It’s a funny little thing, love.
Or so it seems. There’s a poem, you see, floating around the void about Love and Motherhood. How love for one’s children isn’t just about how one talks about their child, or the hugs and kisses they post pictures of on their various accounts. But that it’s also about what others don’t see. The moments they hold the child at night. The kisses that are invisible.
…but it’s not just that it’s not only about that…
…that’s ALL it’s about.
Love is never about what we share to the world. That is a reflection of our love, not the Love itself (assuming, of course, we are not flatly lying). It is not Love. Or at least not what the recipient of our love sees as Love.
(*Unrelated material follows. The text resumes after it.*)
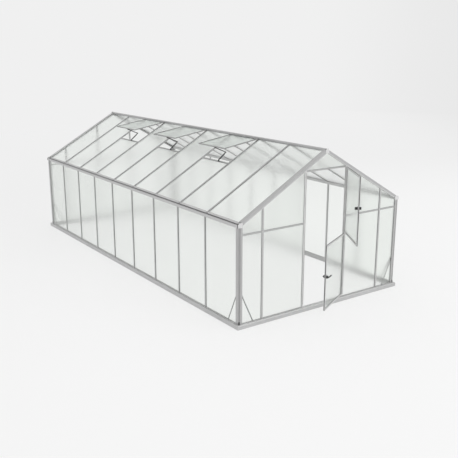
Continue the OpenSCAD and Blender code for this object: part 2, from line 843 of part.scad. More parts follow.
// Places a vent, drawn along the slope with its hinge line at the origin, open
module vent_place(b) {
    on_slope(-1) translate([vent_hinge, frame_y[b - 1] + vent_side_gap, edge_play])
        rotate([0, -vent_open, 0]) children();
}
vent_w = bay_pitch - 2 * vent_side_gap;
module vent_frame() {
    z0 = (vent_t - vent_sheet_t) / 2;
    difference() {
        cube([vent_len, vent_w, vent_t]);
        translate([vent_bar, vent_bar, -past])
            cube([vent_len - vent_bar - vent_foot, vent_w - 2 * vent_bar, vent_t + 2 * past]);
        translate([vent_bar - vent_groove, vent_bar - vent_groove, z0])
            cube([vent_len - vent_bar - vent_foot + 2 * vent_groove, vent_w - 2 * vent_bar + 2 * vent_groove,
                vent_sheet_t + edge_play]);
    }
}
module vent_frames() {
    color(ALU) for (b = vent_bays) vent_place(b) vent_frame();
}
module vent_sheets() {
    inset = vent_bar - vent_groove + edge_play;
    foot = vent_foot - vent_groove + edge_play;
    color(SHEET) for (b = vent_bays) vent_place(b)
        translate([inset, inset, (vent_t - vent_sheet_t) / 2])
            cube([vent_len - inset - foot, vent_w - 2 * inset, vent_sheet_t]);
}

// Opener: two links from a plate on the sill bar, by an elbow, to a plate under the vent.
// Its points are (down the slope, out of the roof)
foot_pin = [vent_sill_s, opener_bar[0]];
elbow_pin = foot_pin + opener_link * [-cos(opener_tilt), sin(opener_tilt)];
head_arm = vent_len - vent_foot / 2;
head_pin = [vent_hinge + head_arm * cos(vent_open) + opener_lug / 2 * sin(vent_open),
    edge_play + head_arm * sin(vent_open) - opener_lug / 2 * cos(vent_open)];
// Flat link between two pins
module link(p, q, y) {
    d = q - p;
    w = opener_bar[0];
    translate([p[0], y, p[1]]) rotate([0, -atan2(d[1], d[0]), 0])
        translate([-w / 2, 0, -w / 2]) cube([norm(d) + w, opener_bar[1], w]);
}
// Pin through the opener's parts between y0 and y1
module rivet(p, y0, y1) {
    translate([p[0], y1, p[1]]) rotate([90, 0, 0]) cylinder(r = opener_bar[1] / 2, h = y1 - y0);
}
module vent_opener(b) {
    across = opener_share * bay_pitch;
    y = frame_y[b - 1] + across;
    t = opener_bar[1];
    on_slope(-1) {
        link(foot_pin, elbow_pin, y);
        link(elbow_pin, head_pin, y + t);
        rivet(foot_pin, y - t - past, y + t + past);
        rivet(elbow_pin, y - past, y + 2 * t + past);
        rivet(head_pin, y + t - past, y + 3 * t + past);
        translate([vent_sill_s - vent_sill_w / 2, y - t, 0]) cube([vent_sill_w, t, opener_lug]);
    }
    vent_place(b) translate([vent_len - vent_foot, across - vent_side_gap + 2 * t, -opener_lug])
        cube([vent_foot, t, opener_lug]);
}
module vent_openers() {
    color(BLACK) for (b = vent_bays) vent_opener(b);
}

// ---------- drawing ----------

base_rail_front();
base_rail_rear();
base_rail_left();
base_rail_right();
sill_profiles();
corner_post_front_left();
corner_post_front_right();
corner_post_rear_left();
corner_post_rear_right();
wall_studs_left();
wall_studs_right();
wall_sheets_left();
wall_sheets_right();
eave_gutter_left();
eave_gutter_right();
ridge_beam();
end_caps();
rafters_left();
rafters_right();
roof_sheets_left();
roof_sheets_right();
gable_rafters_front();
gable_rafters_rear();
gable_studs_front();
gable_studs_rear();
gable_rails_front();
gable_rails_rear();
gable_sheets_front();
gable_sheets_rear();
door_jambs();
door_header();
hinge_post();
corner_braces();
vent_sill_bars();
vent_frames();
vent_sheets();
vent_openers();
lower_leaf_frame();
lower_leaf_sheet();
lower_leaf_roses();
lower_leaf_handle();
upper_leaf_frame();
upper_leaf_sheet();
upper_leaf_roses();
upper_leaf_handle();
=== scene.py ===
# %% [markdown]
# # A walk-in greenhouse with an aluminium frame and frosted polycarbonate
#
# The exact parts of the house (rails, posts, bars, sheets, vents and door leaves) come from
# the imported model. This lesson lights them, gives each one its finish, and models the small
# things that make the house look built: gaskets, screws, hinge strips, brush seals and
# the openers' cylinders.

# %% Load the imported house
import json
import math

import bmesh
import bpy
from mathutils import Matrix, Vector


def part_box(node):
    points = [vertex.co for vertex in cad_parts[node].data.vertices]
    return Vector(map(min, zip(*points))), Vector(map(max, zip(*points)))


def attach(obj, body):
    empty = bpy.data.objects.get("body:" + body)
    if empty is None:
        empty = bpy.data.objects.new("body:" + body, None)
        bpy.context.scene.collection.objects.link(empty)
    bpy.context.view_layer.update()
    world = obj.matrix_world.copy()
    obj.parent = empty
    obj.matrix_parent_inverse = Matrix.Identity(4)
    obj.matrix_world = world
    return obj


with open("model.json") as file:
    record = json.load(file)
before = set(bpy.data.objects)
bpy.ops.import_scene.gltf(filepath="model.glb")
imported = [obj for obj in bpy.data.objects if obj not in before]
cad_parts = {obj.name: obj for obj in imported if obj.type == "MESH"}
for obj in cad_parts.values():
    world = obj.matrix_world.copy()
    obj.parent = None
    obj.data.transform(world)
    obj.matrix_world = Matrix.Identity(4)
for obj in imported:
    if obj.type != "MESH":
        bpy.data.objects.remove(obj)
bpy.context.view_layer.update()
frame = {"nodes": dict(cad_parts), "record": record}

# %% [markdown]
# ## Camera
#
# The eye stands in front of the left corner, a little above the ridge, and looks down
# by 15 degrees. A longish lens keeps the long wall from racing away.

# %% Camera
EYE = (-6.5569, -6.9409, 3.7051)
LOOKS_DOWN, LOOKS_RIGHT = 14.982, 35.097
SENSOR, LENS, FARTHEST = 36, 53.487, 200
camera = bpy.data.objects.new("camera", bpy.data.cameras.new("camera"))
bpy.context.scene.collection.objects.link(camera)
camera.location = EYE
camera.rotation_euler = (math.radians(90 - LOOKS_DOWN), 0, math.radians(-LOOKS_RIGHT))
camera.data.sensor_fit = "HORIZONTAL"
camera.data.sensor_width = SENSOR
camera.data.lens = LENS
camera.data.clip_end = FARTHEST
bpy.context.scene.camera = camera
bpy.context.scene.view_settings.view_transform = "Standard"
print("camera: a lens of", LENS, "mm, looking down by", LOOKS_DOWN, "degrees")

# %% [markdown]
# ## Small helpers for nodes
#
# A material or a world is a tree of nodes with links between their sockets. The same few steps
# come back in most trees: a calculation with one or two values, a change of range, a measure
# along a direction and a mix of two shaders. Each gets a short function that makes the node,
# links it and gives back its output, so that a finish later reads like a recipe.

# %% Values
def combined(tree, operation, first, second=0.0):
    """A calculation with two values, each a number or the output of another node."""
    node = tree.nodes.new("ShaderNodeMath")
    node.operation = operation
    for socket, value in zip(node.inputs, (first, second)):
        if isinstance(value, float):
            socket.default_value = value
        else:
            tree.links.new(value, socket)
    return node.outputs[0]


def ranged(tree, value, lows, highs, kind="SMOOTHSTEP"):
    """The value moved from one range to another."""
    made = tree.nodes.new("ShaderNodeMapRange")
    made.interpolation_type = kind
    made.inputs["From Min"].default_value = lows[0]
    made.inputs["From Max"].default_value = lows[1]
    made.inputs["To Min"].default_value = highs[0]
    made.inputs["To Max"].default_value = highs[1]
    tree.links.new(value, made.inputs["Value"])
    return made.outputs["Result"]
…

Love isn’t that perfect photo at sunset, over the cliff edge. Perfectly poised and coordinated. No, it’s the hours and hours spent planning the trip. The silly little jokes told in the car ride on the way to the destination. The words told that say, Hey you’re okay, when emotions get a bit out of hand. It’s the reassuring glance over your shoulder and the stuck out tongue that makes them laugh. But you never do manage to get a picture of those moments, do you?
God, I can’t tell you how many moments I’ve lost!
Where I could feel the Love spilling over, and of course I never had my camera ready! It wouldn’t have worked, anyway. A camera would have ruined the moment, or distracted the conversation. It would have become about the picture, not them and me.
Which is all well and good sometimes. The other day, I wandered a botanical garden with the oldest, and, yes, I took photos. It wasn’t only about the photos, but we were taking all these pictures of the flowers, and, well, I snapped a few of us. Why not?
I have this selfie the youngest munchkin took of me and her. I swear, I’ve never looked so good in a selfie before or since. It wasn’t very planned, but still– it wasn’t like that moment today where I asked her to please load the dishwasher and she just did it. It wasn’t anything you really could capture in an image, anyway. And she would have thought me weird for doing it, and probably been less likely to help out next time. It would have lessened the Love in that moment.
I talk about my Loved ones, because I can’t help it. And because I like to do so.
But that doesn’t make them feel loved. I do that, because it reminds me that I am loved. What makes them feel loved? Everything that I don’t talk about. Because they, and so many others, are used to people that talk the talk, but don’t walk the walk. That Love them only insofar as it makes the person look good.
Most of us have dealt with that kind of so-called love.
I won’t stop sharing Love.
Stop taking pictures or going on and on about my incredibly awesome people.
But I know that the Love they’ll feel will come from moments that nobody else will ever see or even know about.
And that means more than absolutely anything.